> [To be done] Every line holding the string "this" should be gathered.

> [Source data]

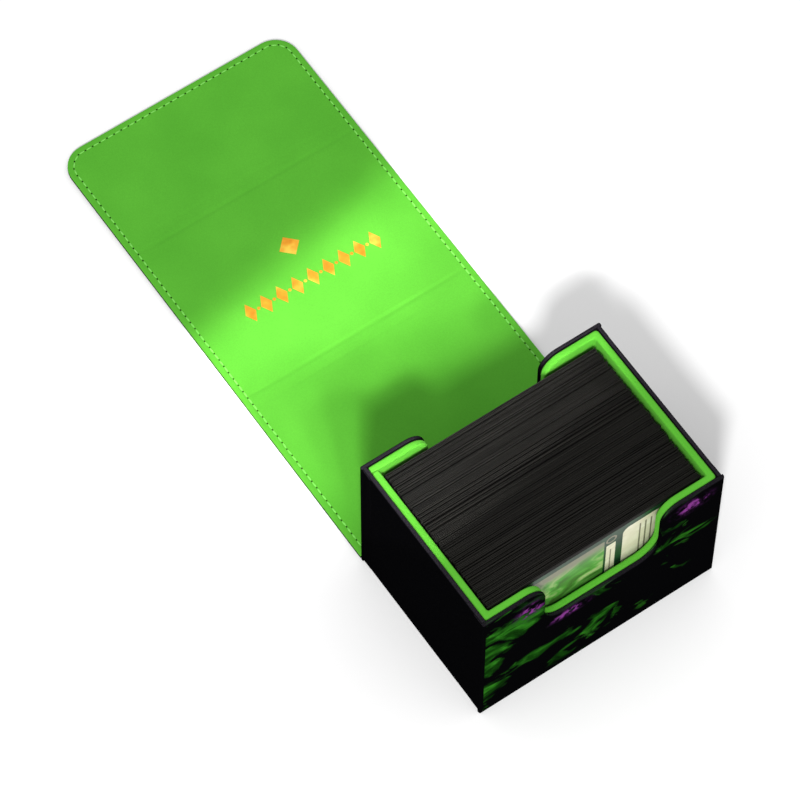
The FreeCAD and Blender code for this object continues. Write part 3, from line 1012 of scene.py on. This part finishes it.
def face_card():
    """The front card in its sleeve, printed with a plain frame, a soft picture and blank panels."""
    low, high = cad_box("face_card")
    centre = (low + high) / 2
    size = high - low
    bm = single_sleeve(size.x, size.z, size.y)
    bmesh.ops.translate(bm, verts=bm.verts, vec=centre)
    sleeve = piece("face_card_sleeve", bm, FILM, "face_card", sharp=60)
    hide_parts("face_card")
    frame_ink = printed_card("card_frame_ink", "0c2614", "12361e", "1a4828", 9)
    picture_ink = printed_card("card_picture_ink", "3a5a24", "4f9a36", "b2c886", 15, "7d7c66")
    panel_ink = printed_card("card_panel_ink", "cfc7ab", "d9d6b8", "e6e3cc", 20)
    line_ink = printed_card("card_line_ink", "6f6b5c", "77725f", "857f6c", 10)
    border = WELD + CARD_MARGIN
    bottom, top = low.z + border, high.z - border
    left, right = low.x + border, high.x - border
    # Each layer's name, x and z ranges, corner radius, how far it stands proud, and its ink
    layers = [
        ("card_frame", left, right, bottom, top, 3.0, 0.03, frame_ink),
        ("card_picture", left + 3, 4.4, bottom + 3, top - 3, 0.8, 0.04, picture_ink),
        ("card_title", 5.4, 9.4, bottom + 3, top - 8.2, 0.3, 0.04, panel_ink),
        ("card_ring", 5.0, 9.8, top - 7.0, top - 2.6, 2.2, 0.04, line_ink),
        ("card_ring_centre", 5.8, 9.0, top - 6.2, top - 3.4, 1.4, 0.05, frame_ink),
        ("card_title_rule", 7.1, 7.6, bottom + 6, top - 12, 0.2, 0.05, line_ink),
        ("card_panel", 12.4, right - 3, bottom + 3, top - 3, 3.0, 0.04, panel_ink),
    ]
    for i in range(CARD_LINES):
        x = FIRST_LINE_X + i * LINE_PITCH
        layers.append((f"card_line_{i + 1}", x, x + LINE_W, bottom + 8 + 3 * (i % 3), top - 6,
                       0.3, 0.05, line_ink))
    for name, x0, x1, z0, z1, radius, proud, ink in layers:
        panel = rounded_panel(x0, x1, z0, z1, radius, low.y - proud, low.y + 0.02)
        made = piece(name, panel, ink, "face_card")


# Turned-over edges on the side walls

TURNOVER_W = 4.6
TURNOVER_T = 0.16
TURNOVER_FROM, TURNOVER_TO = 0.9, 0.75  # from the wall's lower and upper end


def turnovers():
    """The front and back covers turn a few millimetres on to the side walls."""
    low, high = cad_box("right_cover")
    for side, name in ((-1, "left"), (1, "right")):
        bm = bmesh.new()
        for end in (-1, 1):
            y_outer, y_inner = end * INSIDE_Y, end * (INSIDE_Y - TURNOVER_W)
            x0, x1 = side * (SIDE_X - 0.01), side * (SIDE_X + TURNOVER_T)
            z0, z1 = low.z + TURNOVER_FROM, high.z - TURNOVER_TO
            corners = bmesh.ops.create_cube(bm, size=1.0)["verts"]
            centre = Vector(((x0 + x1) / 2, (y_outer + y_inner) / 2, (z0 + z1) / 2))
            size = (abs(x1 - x0), TURNOVER_W, z1 - z0)
            bmesh.ops.scale(bm, vec=size, verts=corners)
            bmesh.ops.translate(bm, vec=centre, verts=corners)
        outer = [e for e in bm.edges if all(abs(v.co.x) > SIDE_X + 0.05 for v in e.verts)]
        bmesh.ops.bevel(bm, geom=outer, offset=0.12, segments=3, profile=0.5, affect="EDGES")
        made = piece(f"{name}_turnovers", bm, LEATHER, "box")


# Camera, light and floor

VIEW_AZIMUTH = -34.739
VIEW_ELEVATION = 61.351
VIEW_ROLL = 0.267
VIEW_AIM = Vector((-2.56, 83.65, 0.0))
VIEW_DISTANCE = 1711.5
LENS = 208.29
SENSOR = 36.0

SKY = 0.735
KEY_PLACE = Vector((-811.0, -1002.0, 1500.0))
KEY_RADIUS = 95.0
KEY_POWER = 94.0
FLOOR_HALF = 4000
FLOOR_DROP = 0.02


def camera():
    """A long lens, from above the front left corner."""
    azimuth, elevation = math.radians(VIEW_AZIMUTH), math.radians(VIEW_ELEVATION)
    back = Vector((
        math.sin(azimuth) * math.cos(elevation),
        -math.cos(azimuth) * math.cos(elevation),
        math.sin(elevation),
    ))
    data = bpy.data.cameras.new("camera")
    data.lens = LENS
    data.sensor_width = SENSOR
    data.clip_end = 20
    made = bpy.data.objects.new("camera", data)
    turn = back.to_track_quat("Z", "Y").to_matrix() @ Matrix.Rotation(math.radians(VIEW_ROLL), 3, "Z")
    made.matrix_world = Matrix.Translation((VIEW_AIM + back * VIEW_DISTANCE) * MM) @ turn.to_4x4()
    bpy.context.scene.collection.objects.link(made)
    bpy.context.scene.camera = made


POOL_SLOPE = 10.5  # the lit band's edges are turned this many degrees from the box's front
POOL_FROM = Vector((-18.0, -73.0, 71.0)).normalized()
POOL_FAR = 157.0  # where the band's far edge crosses x = 0
POOL_LEVEL = 1.4  # brightness it adds, against a white world of strength 1
POOL_SPREAD = 6.0
POOL_DISTANCE = 200.0
POOL_CENTRE_X = -15.0

# Each beam's turn and tilt from the pool's direction (degrees), its depth and length on the floor
POOL_BEAMS = [
    ((0, 0), 34, 130),
    ((12, 3), 70, 90),
    ((2, -4), 76, 140),
    ((-8, 2), 86, 170),
    ((-18, -3), 97, 200),
]


def beam(number, tilt, depth, length):
    """A narrow beam that lights a strip of floor, whose far edge all beams share."""
    turn = Matrix.Rotation(math.radians(tilt[0]), 3, "Z") @ Matrix.Rotation(math.radians(tilt[1]), 3, "X")
    back = turn @ POOL_FROM
    slope = math.radians(POOL_SLOPE)
    along = Vector((math.cos(slope), math.sin(slope), 0))
    across = Vector((-math.sin(slope), math.cos(slope), 0))
    x_axis = (along - back * along.dot(back)).normalized()
    y_axis = back.cross(x_axis)
    reach = abs((y_axis - back * (y_axis.z / back.z)).dot(across))
    data = bpy.data.lights.new(f"pool_{number}", "AREA")
    data.shape = "RECTANGLE"
    data.size, data.size_y = length * MM, depth / reach * MM
    data.spread = math.radians(POOL_SPREAD)
    data.energy = POOL_LEVEL / len(POOL_BEAMS) * math.pi / back.z * data.size * data.size_y
    centre = Vector((0, POOL_FAR, 0)) + along * POOL_CENTRE_X - across * depth / 2
    made = bpy.data.objects.new(f"pool_{number}", data)
    place = Matrix((x_axis, y_axis, back)).transposed().to_4x4()
    place.translation = (centre + back * POOL_DISTANCE) * MM
    made.matrix_world = place
    made.visible_camera = False
    bpy.context.scene.collection.objects.link(made)


def studio():
    """A white surround, a soft key light from the front left and the beams of the lit band."""
    world = bpy.data.worlds.new("studio")
    world.use_nodes = True
    background = world.node_tree.nodes["Background"]
    background.inputs["Color"].default_value = (1.0, 1.0, 1.0, 1.0)
    background.inputs["Strength"].default_value = SKY
    bpy.context.scene.world = world
    bpy.context.scene.view_settings.view_transform = "Standard"
    data = bpy.data.lights.new("key", "POINT")
    data.energy = KEY_POWER
    data.shadow_soft_size = KEY_RADIUS * MM
    made = bpy.data.objects.new("key", data)
    made.matrix_world = Matrix.Translation(KEY_PLACE * MM)
    made.visible_camera = False
    bpy.context.scene.collection.objects.link(made)
    for number, (tilt, depth, length) in enumerate(POOL_BEAMS, 1):
        beam(number, tilt, depth, length)


def floor():
    """A plain pale floor just under the box."""
    made, tree, shader = material("studio_floor", {"Roughness": 1.0, "Specular IOR Level": 0.0})
    cloud = add(tree, NOISE, {"Vector": place_in_mm(tree), "Scale": 1 / 400})
    feed(tree, shader, base_color=add(tree, RAMP, {0: cloud}, [(0.0, 0.94), (1.0, 0.95)]))
    bm = bmesh.new()
    bmesh.ops.create_grid(bm, x_segments=1, y_segments=1, size=FLOOR_HALF)
    bmesh.ops.translate(bm, verts=bm.verts, vec=(0, 0, -FLOOR_DROP))
    piece("floor", bm, made, normals=False)


camera()
studio()
floor()
paint_cad_nodes()
lining_strip()
flap_sheets()
stitching()
deck()
face_card()
turnovers()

> [Written solution]
The FreeCAD and Blender code for this object continues. Write part 3, from line 1012 of scene.py on. This part finishes it.
POOL_SLOPE = 10.5  # the lit band's edges are turned this many degrees from the box's front